M and I drove both on Monday night, and the Highlander was most definitely our first choice. I spoke to the sales consultant by phone after the CRV test drive and we came to agreement on the purchase price (it had already dropped $1200 from my initial discovery of it), and made an appointment for Tuesday at 4 p.m. to complete the purchase paperwork. I confirmed the time with him again on Tuesday morning. All was well. I had checkbook and insurance paperwork in my bag, ready to close the deal.

Until he called me at 3:30 and said someone else had purchased the Highlander. I was speechless, so upset I did not even know what to say. CRUSHINGLY disappointed! I thanked him for letting me know and said there was nothing else in their inventory that interested me and left it at that.

Now, I purchased my 2013 RAV4 from this dealership and had a positive experience with it. My “regular” sales consultant was off that Monday and Tuesday, so I had been working with one of his associates. While I was upset about it, I was going to give myself a few days to let my emotional rampage settle before explaining to my regular guy why I was upset and why I now feel unlikely to do business with them again. The framework for this feeling:

  • The cynic in me recognizes I am never going to win in a negotiation game with a car dealership, because they are a for-profit business and will always make money on the deal. I accept that premise when I walk through those doors with potential to buy what they are selling. I had done my research, knew what KBB and Edmunds value ranges for every car we considered. I still expect to be on the financially losing side of the deal, but if I got the car I wanted for a price I consider reasonable, I am going to walk away feeling they dealt with me fairly.
  • In my discussions with the other sales associate, we had come to terms by agreeing on a price and setting the appointment to conclude the purchase paperwork. I was very clear in that we were firm and committed to our decision and intent to purchase the vehicle, but my schedule made it impossible for me to get to the dealership sooner than our Tuesday appointment time. Since it has been awhile since I purchased a used vehicle, I assumed he would mark the Highlander as “sale pending” and take it off the board or whatever they do in their business. This apparently did not happen.
  • In sales as in consulting, relationships are critical. I recognize that mistakes happen, and the sales consultant I was dealing with failed to secure the vehicle for our deal. However, considering the reputation of used car sales personnel, this completely blew up the fragile trust I had in this dealership. In my mind, if he were dealing with me fairly and genuinely desired to sell me this vehicle for our agreed upon price, he would have followed through and done what is necessary to ensure the deal went through.

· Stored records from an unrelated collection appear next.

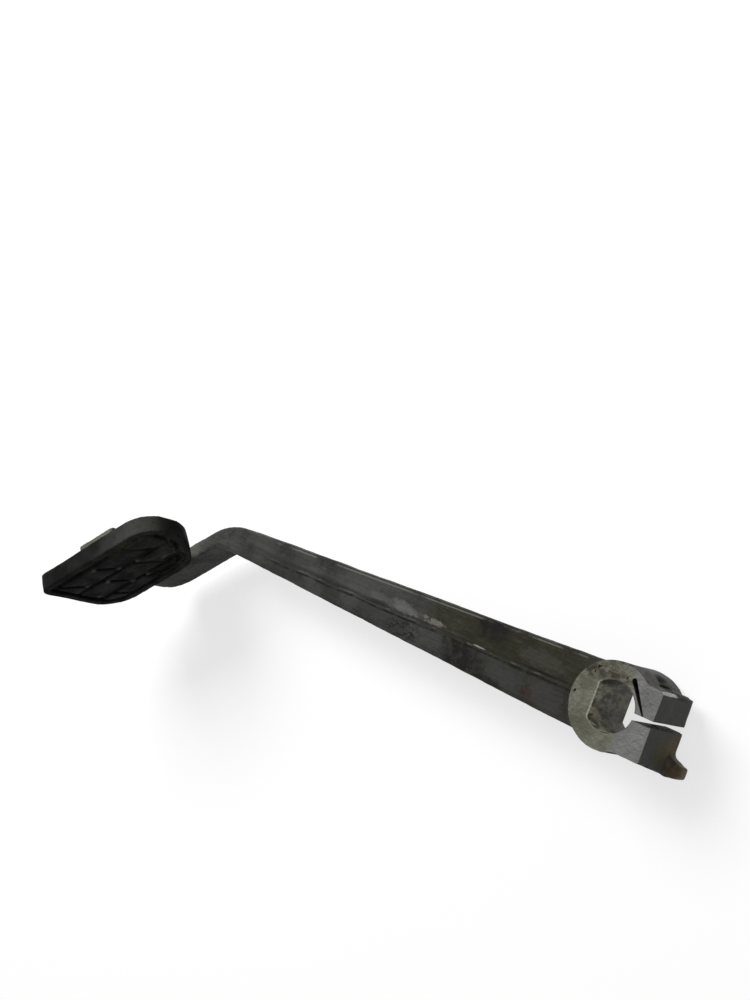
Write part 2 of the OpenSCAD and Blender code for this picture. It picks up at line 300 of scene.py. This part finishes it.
# The finishes of the steel: grey scale with olive grease, bare machined faces, rust.
# The forged skin also carries painted shade and a painted reflection, marked where they are made.
def shader_group(name, inputs, outputs):
    group = bpy.data.node_groups.new(name, "ShaderNodeTree")
    for label, kind, value in inputs:
        socket = group.interface.new_socket(label, in_out="INPUT", socket_type=kind)
        if value is not None:
            socket.default_value = value
    for label in outputs:
        group.interface.new_socket(label, in_out="OUTPUT", socket_type="NodeSocketFloat")
    return group, node_at(group, "NodeGroupInput"), node_at(group, "NodeGroupOutput")


def grouped_noise(group, size, place, detail, rough):
    scale = node_at(group, "ShaderNodeMath", operation="DIVIDE")
    scale.inputs[0].default_value = 1
    group.links.new(size, scale.inputs[1])
    pattern = node_at(group, "ShaderNodeTexNoise")
    pattern.inputs["Detail"].default_value = detail
    pattern.inputs["Roughness"].default_value = rough
    group.links.new(place, pattern.inputs["Vector"])
    group.links.new(scale.outputs[0], pattern.inputs["Scale"])
    return pattern.outputs


# Wear masks for every finish: wide patches, small flecks, and flecks drawn out to streaks
weather, start, end = shader_group("weathering", [
    ("Place", "NodeSocketVector", None), ("Patch Size", "NodeSocketFloat", 0.03),
    ("Fleck Size", "NodeSocketFloat", 0.002), ("Stretch", "NodeSocketVector", (1, 1, 1))],
    ["Patches", "Flecks", "Streaks"])
drawn = node_at(weather, "ShaderNodeVectorMath", operation="DIVIDE")
weather.links.new(start.outputs["Place"], drawn.inputs[0])
weather.links.new(start.outputs["Stretch"], drawn.inputs[1])
for size, place, detail, rough, mask in (
        ("Patch Size", start.outputs["Place"], 5, 0.6, "Patches"),
        ("Fleck Size", start.outputs["Place"], 3, 0.7, "Flecks"),
        ("Fleck Size", drawn.outputs[0], 4, 0.6, "Streaks")):
    weather.links.new(grouped_noise(weather, start.outputs[size], place, detail, rough)[0], end.inputs[mask])

# A spot with a ragged edge: 1 inside an ellipsoid round a centre, 0 outside
ragged, start, end = shader_group("ragged_spot", [
    ("Place", "NodeSocketVector", None), ("Centre", "NodeSocketVector", None),
    ("Size", "NodeSocketVector", (0.01, 0.01, 0.01)), ("Raggedness", "NodeSocketFloat", 0.6),
    ("Grain", "NodeSocketFloat", 0.004), ("Softness", "NodeSocketFloat", 0.5)], ["Mask"])
colours = grouped_noise(ragged, start.outputs["Grain"], start.outputs["Place"], 3, 0.6)
offset = node_at(ragged, "ShaderNodeVectorMath", operation="SUBTRACT")
offset.inputs[1].default_value = (0.5, 0.5, 0.5)
ragged.links.new(colours[1], offset.inputs[0])
push = node_at(ragged, "ShaderNodeVectorMath", operation="SCALE")
ragged.links.new(offset.outputs[0], push.inputs[0])
ragged.links.new(start.outputs["Raggedness"], push.inputs["Scale"])
away = node_at(ragged, "ShaderNodeVectorMath", operation="SUBTRACT")
ragged.links.new(start.outputs["Place"], away.inputs[0])
ragged.links.new(start.outputs["Centre"], away.inputs[1])
share = node_at(ragged, "ShaderNodeVectorMath", operation="DIVIDE")
ragged.links.new(away.outputs[0], share.inputs[0])
ragged.links.new(start.outputs["Size"], share.inputs[1])
moved = node_at(ragged, "ShaderNodeVectorMath", operation="ADD")
ragged.links.new(share.outputs[0], moved.inputs[0])
ragged.links.new(push.outputs[0], moved.inputs[1])
length = node_at(ragged, "ShaderNodeVectorMath", operation="LENGTH")
ragged.links.new(moved.outputs[0], length.inputs[0])
inner = node_at(ragged, "ShaderNodeMath", operation="SUBTRACT")
inner.inputs[0].default_value = 1
ragged.links.new(start.outputs["Softness"], inner.inputs[1])
edge = node_at(ragged, "ShaderNodeMapRange", interpolation_type="SMOOTHSTEP")
edge.inputs["To Min"].default_value = 1
edge.inputs["To Max"].default_value = 0
ragged.links.new(length.outputs["Value"], edge.inputs["Value"])
ragged.links.new(inner.outputs[0], edge.inputs["From Min"])
edge.inputs["From Max"].default_value = 1
ragged.links.new(edge.outputs["Result"], end.inputs["Mask"])


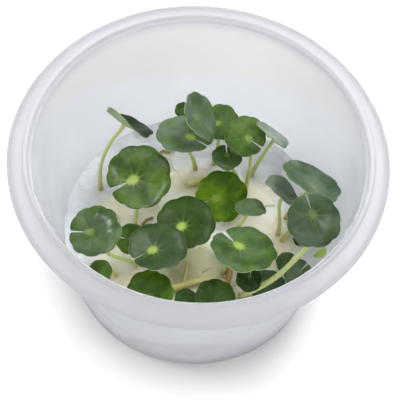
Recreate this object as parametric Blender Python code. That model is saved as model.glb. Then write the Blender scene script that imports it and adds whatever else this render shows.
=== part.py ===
"""Pennywort growing on nutrient gel in a round plastic tissue culture cup.

Metres, +Z up. The origin is the centre of the foot, on the surface that the cup stands on.
The thin-walled cup is turned from one profile, and the gel fills the bottom of the same profile.
Each leaf is a blade on a petiole that rises from the gel. Blades are placed lowest first, and each one
is raised until it clears the ones below it. Petioles then grow from their roots round what is in the way.
"""
import math
from collections import namedtuple

import bmesh
import bpy
from mathutils import Matrix, Vector
from mathutils.bvhtree import BVHTree
from mathutils.geometry import interpolate_bezier

# Cup
CUP_HEIGHT = 0.0603
FOOT_RADIUS = 0.0352  # outside of the wall, carried down to the foot
MOUTH_RADIUS = 0.0453  # outside of the wall, carried up to the lip
WALL = 0.0008
RIM_RADIUS = 0.0500
RIM_DROP = 0.0038  # lip down to the free edge of the rolled rim
RIM_ROLL = 0.0022  # height of the rounded part of the rim
BEAD_HEIGHT = 0.0006  # the narrow flat lip that a lid seals on
BEAD_WIDTH = 0.0011
HEEL_RADIUS = 0.0025  # inside, between floor and wall
FOOT_RING_WIDTH = 0.0022
FOOT_RECESS = 0.0008
TURNING_STEPS = 44
SHARP_ANGLE = math.radians(35)  # steeper edges than this look sharp

# Gel
GEL_TOP = 0.0200
MENISCUS = 0.0006  # how far the gel climbs the wall
MENISCUS_WIDTH = 0.0024

# Leaves
LEAF_RADIUS = 0.0093  # the largest blade
LEAF_THICKNESS = 0.00035
CANOPY_HEIGHT = 0.0280  # gel surface to the highest petiole's top
BLADE_SHIFT = 0.18  # the petiole joins this share of a radius nearer the notch
NOTCH_DEPTH = 0.14  # the notch stops this share of a radius short of the petiole
NOTCH_HALF_ANGLE = math.radians(8)
SCALLOP_DEPTH = 0.075
DISH = 0.20  # dish, droop, ripple and fold width are shares of a radius
DROOP = 0.16
RIPPLE = 0.05
FOLD_WIDTH = 0.10
LARGE_LEAF_LOBES = 9
SMALL_LEAF_LOBES = 7
SMALL_LEAF = 0.57

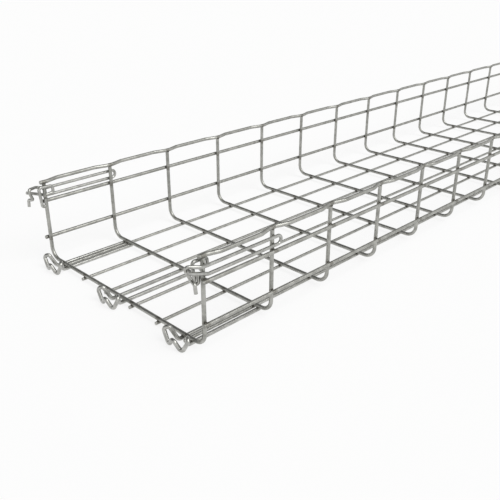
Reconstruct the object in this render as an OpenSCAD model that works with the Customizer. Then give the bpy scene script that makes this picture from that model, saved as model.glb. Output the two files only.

But based on my perception of how dealerships work, I no longer believe this dealership is one that negotiates in good faith.

Last night yet another consultant called me about another vehicle we had expressed interest in and to answer any questions. I explained that I had a prior relationship with the original sales consultant but because of what happened with the Highlander, I was unlikely to do business with them ever again. He asked about it – what could they do to improve the situation? I explained what I outlined above, and while I understand that it’s a completely different situation with used vehicles – they cannot simply order me another one just like it and take off a couple hundred bucks for my trouble – the situation reinforced every bad thing I have ever heard about car sales. He started to state that they cannot “hold” used cars, to which I replied I would have dropped a deposit check off or a check for the agreed upon selling price and work out the tax/license/doc fees that morning had there been an issue with keeping it for me. I simply did not have the 90 minutes to 4 hours required to finalize the purchase until late afternoon. He truly had no reply for that, because the other guy had not asked. He then tried to suggest it was a communication error, which I agree, it was a communication error that costed me a vehicle I desired and the dealership a customer.

I recognize that I am perhaps overreacting, and it is my right. If I am unhappy with the service I receive, I vote with my feet and never utilize them again. I am not going on Yelp and bad-mouthing their service, but I am also unlikely to even review their inventory when I purchase our next car. They are not to be trusted. As I stated to the poor man who had to listen to my calm vent last night, we are a single customer, one of thousands that will pass through their doors in the next couple of years between now and when I might be ready to consider another vehicle. I am an earnest and sincere sort of person, straightforward and honest in my dealings both personally and professionally. My downfall in this instance is that I had the hopeful expectation that they would at least try to reciprocate that practice, and they failed. Yes, it was likely just a mistake, but when you are a car dealership and have all the public relations baggage that goes with it, it could be expense to make mistakes. All things considered, this time it cost them nothing but one couple’s good will and future business.

So, that was last night. Today, I have had calls/voice mails from both the sales manager and the dealership’s general manager desiring to talk to me about the situation and my dissatisfaction. I do not want anyone to get fired, I do not want them to apologize further or promise me the moon. I will return those calls later, but right now I want to collect my thoughts and acknowledge that I feel wronged and did I mention CRUSHINGLY disappointed? *laugh*

In the end we went with our second choice, the 2007 CRV. We got it for a very fair price plus extra goodies package from the other dealership. M would have preferred the Highlander, but in reality the CRV is a better long-term choice with regard to fuel mileage and maintenance costs.

4 thoughts on “Replacement car search

  1. they dont hold cars, because the majority of people never come back and than they would miss a sale, that’s just the way it goes, people always flake out, so the policy most places is they cant hold

    • Completely and totally agree. My point is and wash he should have asked me for a deposit to confirm my seriousness; I could have dropped off a check before work and returned for our late afternoon appointment. Because I am a return customer, having bought 2 previous vehicles from them in the last 7 years, I figured he understood my level of serious intent.